Stated goal: Return, word for word, every line that follows.

· · · ·

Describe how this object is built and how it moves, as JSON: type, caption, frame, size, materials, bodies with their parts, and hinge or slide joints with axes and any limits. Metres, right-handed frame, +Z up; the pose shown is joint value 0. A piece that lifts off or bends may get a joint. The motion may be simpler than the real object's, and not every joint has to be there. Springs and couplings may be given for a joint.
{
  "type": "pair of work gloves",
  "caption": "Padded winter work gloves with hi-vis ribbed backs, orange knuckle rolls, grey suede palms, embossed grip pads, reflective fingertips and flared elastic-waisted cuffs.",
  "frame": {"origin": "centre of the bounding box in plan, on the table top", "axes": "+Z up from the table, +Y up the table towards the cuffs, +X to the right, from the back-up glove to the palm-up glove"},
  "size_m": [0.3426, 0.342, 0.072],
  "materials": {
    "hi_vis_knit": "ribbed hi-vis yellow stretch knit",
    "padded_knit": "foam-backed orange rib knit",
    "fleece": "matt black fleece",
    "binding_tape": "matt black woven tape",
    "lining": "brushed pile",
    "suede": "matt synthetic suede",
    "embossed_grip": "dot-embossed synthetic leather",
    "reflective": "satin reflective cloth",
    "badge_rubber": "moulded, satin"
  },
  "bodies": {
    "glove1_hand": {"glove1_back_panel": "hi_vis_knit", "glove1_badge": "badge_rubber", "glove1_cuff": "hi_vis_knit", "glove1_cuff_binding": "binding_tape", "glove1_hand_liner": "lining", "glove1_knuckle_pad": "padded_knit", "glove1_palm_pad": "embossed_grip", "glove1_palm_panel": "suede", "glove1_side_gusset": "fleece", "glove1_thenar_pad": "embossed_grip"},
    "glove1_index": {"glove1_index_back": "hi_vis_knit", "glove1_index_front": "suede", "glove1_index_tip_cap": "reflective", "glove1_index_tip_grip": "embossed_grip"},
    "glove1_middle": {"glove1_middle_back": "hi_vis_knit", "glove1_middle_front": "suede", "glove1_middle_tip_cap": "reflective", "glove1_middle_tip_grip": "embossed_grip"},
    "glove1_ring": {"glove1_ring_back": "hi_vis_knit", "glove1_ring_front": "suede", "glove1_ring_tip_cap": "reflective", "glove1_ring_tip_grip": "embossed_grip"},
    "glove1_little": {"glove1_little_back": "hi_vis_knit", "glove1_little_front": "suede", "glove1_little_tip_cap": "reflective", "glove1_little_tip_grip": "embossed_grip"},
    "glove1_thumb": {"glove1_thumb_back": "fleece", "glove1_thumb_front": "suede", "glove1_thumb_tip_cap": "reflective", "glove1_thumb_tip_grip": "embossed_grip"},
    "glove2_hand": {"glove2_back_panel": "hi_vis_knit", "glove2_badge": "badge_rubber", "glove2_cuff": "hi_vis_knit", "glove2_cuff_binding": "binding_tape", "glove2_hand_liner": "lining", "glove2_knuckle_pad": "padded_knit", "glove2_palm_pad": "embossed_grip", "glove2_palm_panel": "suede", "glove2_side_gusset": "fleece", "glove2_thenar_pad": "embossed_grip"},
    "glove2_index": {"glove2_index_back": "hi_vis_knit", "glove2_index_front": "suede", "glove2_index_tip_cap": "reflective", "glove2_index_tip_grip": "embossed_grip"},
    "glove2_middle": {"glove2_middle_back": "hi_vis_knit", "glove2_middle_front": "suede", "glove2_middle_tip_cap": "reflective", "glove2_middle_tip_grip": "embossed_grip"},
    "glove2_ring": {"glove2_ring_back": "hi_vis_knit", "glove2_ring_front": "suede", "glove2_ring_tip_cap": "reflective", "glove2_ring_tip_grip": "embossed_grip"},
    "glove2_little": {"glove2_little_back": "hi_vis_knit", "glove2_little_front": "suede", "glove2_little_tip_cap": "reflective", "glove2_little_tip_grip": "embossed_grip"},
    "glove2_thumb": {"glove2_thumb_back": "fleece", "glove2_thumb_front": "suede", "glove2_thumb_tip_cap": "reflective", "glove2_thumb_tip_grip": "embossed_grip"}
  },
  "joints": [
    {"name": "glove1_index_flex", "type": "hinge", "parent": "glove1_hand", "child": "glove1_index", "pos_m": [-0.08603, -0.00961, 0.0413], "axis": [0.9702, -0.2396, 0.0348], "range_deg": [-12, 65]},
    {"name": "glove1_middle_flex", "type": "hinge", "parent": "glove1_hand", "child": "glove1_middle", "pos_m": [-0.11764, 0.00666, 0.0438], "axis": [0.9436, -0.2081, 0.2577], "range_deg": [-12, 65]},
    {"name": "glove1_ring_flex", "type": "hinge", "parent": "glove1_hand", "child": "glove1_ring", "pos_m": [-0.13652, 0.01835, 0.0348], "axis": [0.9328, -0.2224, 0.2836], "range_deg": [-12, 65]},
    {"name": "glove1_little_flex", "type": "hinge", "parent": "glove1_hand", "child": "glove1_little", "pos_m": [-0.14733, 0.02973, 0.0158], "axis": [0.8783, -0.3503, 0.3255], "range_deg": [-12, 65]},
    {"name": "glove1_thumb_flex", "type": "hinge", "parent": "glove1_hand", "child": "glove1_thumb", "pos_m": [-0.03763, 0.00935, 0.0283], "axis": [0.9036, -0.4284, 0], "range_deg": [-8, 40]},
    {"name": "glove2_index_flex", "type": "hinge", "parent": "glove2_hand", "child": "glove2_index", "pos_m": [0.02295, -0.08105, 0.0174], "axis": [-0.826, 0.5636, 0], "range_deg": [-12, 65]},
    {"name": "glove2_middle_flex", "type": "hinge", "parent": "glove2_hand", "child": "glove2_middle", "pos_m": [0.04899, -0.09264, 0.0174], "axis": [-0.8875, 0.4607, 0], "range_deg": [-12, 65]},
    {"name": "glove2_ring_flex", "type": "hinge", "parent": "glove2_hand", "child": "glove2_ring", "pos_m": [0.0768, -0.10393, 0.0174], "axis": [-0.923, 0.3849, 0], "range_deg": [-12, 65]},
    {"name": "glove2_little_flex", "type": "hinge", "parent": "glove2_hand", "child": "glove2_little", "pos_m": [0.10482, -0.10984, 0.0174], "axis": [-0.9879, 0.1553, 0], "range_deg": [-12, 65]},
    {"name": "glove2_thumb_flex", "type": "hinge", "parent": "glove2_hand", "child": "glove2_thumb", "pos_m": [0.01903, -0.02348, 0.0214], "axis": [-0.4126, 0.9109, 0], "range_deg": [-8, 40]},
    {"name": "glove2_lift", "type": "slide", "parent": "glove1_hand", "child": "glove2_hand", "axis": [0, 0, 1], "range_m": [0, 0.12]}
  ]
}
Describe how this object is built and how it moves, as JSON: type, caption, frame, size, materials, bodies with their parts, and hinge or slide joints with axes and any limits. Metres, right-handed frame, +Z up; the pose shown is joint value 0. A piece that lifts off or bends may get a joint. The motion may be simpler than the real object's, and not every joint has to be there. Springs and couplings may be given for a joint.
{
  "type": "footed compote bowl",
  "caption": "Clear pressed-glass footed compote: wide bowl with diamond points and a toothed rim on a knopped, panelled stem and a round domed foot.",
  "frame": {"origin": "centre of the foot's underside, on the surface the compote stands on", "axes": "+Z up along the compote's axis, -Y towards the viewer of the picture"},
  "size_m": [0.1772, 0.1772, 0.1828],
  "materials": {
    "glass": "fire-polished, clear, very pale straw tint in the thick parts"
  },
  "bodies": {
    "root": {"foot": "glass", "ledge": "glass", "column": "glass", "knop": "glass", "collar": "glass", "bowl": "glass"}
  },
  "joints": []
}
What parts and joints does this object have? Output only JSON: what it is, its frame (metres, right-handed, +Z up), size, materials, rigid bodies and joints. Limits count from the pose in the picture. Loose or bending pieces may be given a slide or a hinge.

· · · ·

Solution to this problem:
Describe how this object is built and how it moves, as JSON: type, caption, frame, size, materials, bodies with their parts, and hinge or slide joints with axes and any limits. Metres, right-handed frame, +Z up; the pose shown is joint value 0. A piece that lifts off or bends may get a joint. The motion may be simpler than the real object's, and not every joint has to be there. Springs and couplings may be given for a joint.
{
  "type": "pair of work gloves",
  "caption": "Padded winter work gloves with hi-vis ribbed backs, orange knuckle rolls, grey suede palms, embossed grip pads, reflective fingertips and flared elastic-waisted cuffs.",
  "frame": {"origin": "centre of the bounding box in plan, on the table top", "axes": "+Z up from the table, +Y up the table towards the cuffs, +X to the right, from the back-up glove to the palm-up glove"},
  "size_m": [0.3426, 0.342, 0.072],
  "materials": {
    "hi_vis_knit": "ribbed hi-vis yellow stretch knit",
    "padded_knit": "foam-backed orange rib knit",
    "fleece": "matt black fleece",
    "binding_tape": "matt black woven tape",
    "lining": "brushed pile",
    "suede": "matt synthetic suede",
    "embossed_grip": "dot-embossed synthetic leather",
    "reflective": "satin reflective cloth",
    "badge_rubber": "moulded, satin"
  },
  "bodies": {
    "glove1_hand": {"glove1_back_panel": "hi_vis_knit", "glove1_badge": "badge_rubber", "glove1_cuff": "hi_vis_knit", "glove1_cuff_binding": "binding_tape", "glove1_hand_liner": "lining", "glove1_knuckle_pad": "padded_knit", "glove1_palm_pad": "embossed_grip", "glove1_palm_panel": "suede", "glove1_side_gusset": "fleece", "glove1_thenar_pad": "embossed_grip"},
    "glove1_index": {"glove1_index_back": "hi_vis_knit", "glove1_index_front": "suede", "glove1_index_tip_cap": "reflective", "glove1_index_tip_grip": "embossed_grip"},
    "glove1_middle": {"glove1_middle_back": "hi_vis_knit", "glove1_middle_front": "suede", "glove1_middle_tip_cap": "reflective", "glove1_middle_tip_grip": "embossed_grip"},
    "glove1_ring": {"glove1_ring_back": "hi_vis_knit", "glove1_ring_front": "suede", "glove1_ring_tip_cap": "reflective", "glove1_ring_tip_grip": "embossed_grip"},
    "glove1_little": {"glove1_little_back": "hi_vis_knit", "glove1_little_front": "suede", "glove1_little_tip_cap": "reflective", "glove1_little_tip_grip": "embossed_grip"},
    "glove1_thumb": {"glove1_thumb_back": "fleece", "glove1_thumb_front": "suede", "glove1_thumb_tip_cap": "reflective", "glove1_thumb_tip_grip": "embossed_grip"},
    "glove2_hand": {"glove2_back_panel": "hi_vis_knit", "glove2_badge": "badge_rubber", "glove2_cuff": "hi_vis_knit", "glove2_cuff_binding": "binding_tape", "glove2_hand_liner": "lining", "glove2_knuckle_pad": "padded_knit", "glove2_palm_pad": "embossed_grip", "glove2_palm_panel": "suede", "glove2_side_gusset": "fleece", "glove2_thenar_pad": "embossed_grip"},
    "glove2_index": {"glove2_index_back": "hi_vis_knit", "glove2_index_front": "suede", "glove2_index_tip_cap": "reflective", "glove2_index_tip_grip": "embossed_grip"},
    "glove2_middle": {"glove2_middle_back": "hi_vis_knit", "glove2_middle_front": "suede", "glove2_middle_tip_cap": "reflective", "glove2_middle_tip_grip": "embossed_grip"},
    "glove2_ring": {"glove2_ring_back": "hi_vis_knit", "glove2_ring_front": "suede", "glove2_ring_tip_cap": "reflective", "glove2_ring_tip_grip": "embossed_grip"},
    "glove2_little": {"glove2_little_back": "hi_vis_knit", "glove2_little_front": "suede", "glove2_little_tip_cap": "reflective", "glove2_little_tip_grip": "embossed_grip"},
    "glove2_thumb": {"glove2_thumb_back": "fleece", "glove2_thumb_front": "suede", "glove2_thumb_tip_cap": "reflective", "glove2_thumb_tip_grip": "embossed_grip"}
  },
  "joints": [
    {"name": "glove1_index_flex", "type": "hinge", "parent": "glove1_hand", "child": "glove1_index", "pos_m": [-0.08603, -0.00961, 0.0413], "axis": [0.9702, -0.2396, 0.0348], "range_deg": [-12, 65]},
    {"name": "glove1_middle_flex", "type": "hinge", "parent": "glove1_hand", "child": "glove1_middle", "pos_m": [-0.11764, 0.00666, 0.0438], "axis": [0.9436, -0.2081, 0.2577], "range_deg": [-12, 65]},
    {"name": "glove1_ring_flex", "type": "hinge", "parent": "glove1_hand", "child": "glove1_ring", "pos_m": [-0.13652, 0.01835, 0.0348], "axis": [0.9328, -0.2224, 0.2836], "range_deg": [-12, 65]},
    {"name": "glove1_little_flex", "type": "hinge", "parent": "glove1_hand", "child": "glove1_little", "pos_m": [-0.14733, 0.02973, 0.0158], "axis": [0.8783, -0.3503, 0.3255], "range_deg": [-12, 65]},
    {"name": "glove1_thumb_flex", "type": "hinge", "parent": "glove1_hand", "child": "glove1_thumb", "pos_m": [-0.03763, 0.00935, 0.0283], "axis": [0.9036, -0.4284, 0], "range_deg": [-8, 40]},
    {"name": "glove2_index_flex", "type": "hinge", "parent": "glove2_hand", "child": "glove2_index", "pos_m": [0.02295, -0.08105, 0.0174], "axis": [-0.826, 0.5636, 0], "range_deg": [-12, 65]},
    {"name": "glove2_middle_flex", "type": "hinge", "parent": "glove2_hand", "child": "glove2_middle", "pos_m": [0.04899, -0.09264, 0.0174], "axis": [-0.8875, 0.4607, 0], "range_deg": [-12, 65]},
    {"name": "glove2_ring_flex", "type": "hinge", "parent": "glove2_hand", "child": "glove2_ring", "pos_m": [0.0768, -0.10393, 0.0174], "axis": [-0.923, 0.3849, 0], "range_deg": [-12, 65]},
    {"name": "glove2_little_flex", "type": "hinge", "parent": "glove2_hand", "child": "glove2_little", "pos_m": [0.10482, -0.10984, 0.0174], "axis": [-0.9879, 0.1553, 0], "range_deg": [-12, 65]},
    {"name": "glove2_thumb_flex", "type": "hinge", "parent": "glove2_hand", "child": "glove2_thumb", "pos_m": [0.01903, -0.02348, 0.0214], "axis": [-0.4126, 0.9109, 0], "range_deg": [-8, 40]},
    {"name": "glove2_lift", "type": "slide", "parent": "glove1_hand", "child": "glove2_hand", "axis": [0, 0, 1], "range_m": [0, 0.12]}
  ]
}
Describe how this object is built and how it moves, as JSON: type, caption, frame, size, materials, bodies with their parts, and hinge or slide joints with axes and any limits. Metres, right-handed frame, +Z up; the pose shown is joint value 0. A piece that lifts off or bends may get a joint. The motion may be simpler than the real object's, and not every joint has to be there. Springs and couplings may be given for a joint.
{
  "type": "footed compote bowl",
  "caption": "Clear pressed-glass footed compote: wide bowl with diamond points and a toothed rim on a knopped, panelled stem and a round domed foot.",
  "frame": {"origin": "centre of the foot's underside, on the surface the compote stands on", "axes": "+Z up along the compote's axis, -Y towards the viewer of the picture"},
  "size_m": [0.1772, 0.1772, 0.1828],
  "materials": {
    "glass": "fire-polished, clear, very pale straw tint in the thick parts"
  },
  "bodies": {
    "root": {"foot": "glass", "ledge": "glass", "column": "glass", "knop": "glass", "collar": "glass", "bowl": "glass"}
  },
  "joints": []
}
What parts and joints does this object have? Output only JSON: what it is, its frame (metres, right-handed, +Z up), size, materials, rigid bodies and joints. Limits count from the pose in the picture. Loose or bending pieces may be given a slide or a hinge.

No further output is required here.